Copropriétés en faillite.
Reste qu’au-delà de la situation sanitaire, le problème au Chêne Pointu semble bien plus vaste. « L’état sanitaire d’une population ne dépend pas uniquement de l’offre de soins ni des actions de prévention que l’on peut mener. Les problèmes de condition de vie et de logement ne sont pas du ressort de l’Agence régionale », assure Claude Évin. Ni de celui de la ville. « Cela fait des années que nous alertons tous les ministères sur cette question. Nous avons un projet de réhabilitation, évalué à 80-100 millions d’euros, mais nous n’avons pas trouvé les financements nécessaires », explique Joelle Marckaert, du cabinet de Claude Dilain, le maire emblématique de Clichy-sous-Bois, qui devrait bientôt démissionner pour rejoindre le Sénat.

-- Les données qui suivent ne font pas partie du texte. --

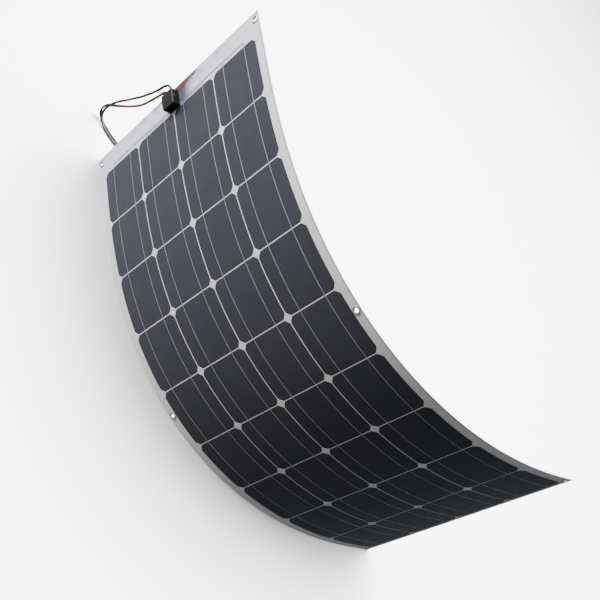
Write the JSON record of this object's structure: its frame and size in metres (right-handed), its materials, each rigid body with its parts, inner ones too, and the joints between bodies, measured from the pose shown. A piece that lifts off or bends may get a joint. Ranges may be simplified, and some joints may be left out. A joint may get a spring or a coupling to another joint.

Les descriptions des deux copropriétés « en faillite » semblent d’un autre temps : « en déshérence », affirme Claude Évin, « à la dérive », renchérit Joelle Marckaert. Les 1 500 logements de ces deux immeubles de 10 étages sont la proie de « marchands de sommeil », qui « peuvent acquérir un 4 pièces pour 15 000 euros et louer chacune des pièces à 500 euros pour plusieurs familles », rapporte cette dernière. Résultats : pas d’ascenseur, caves inondées, appartements surpeuplés et une population précaire parmi lesquels se retrouvent beaucoup de sans-papiers. « Aucun des dispositifs publics existants n’est adapté », concède la représentante de la ville.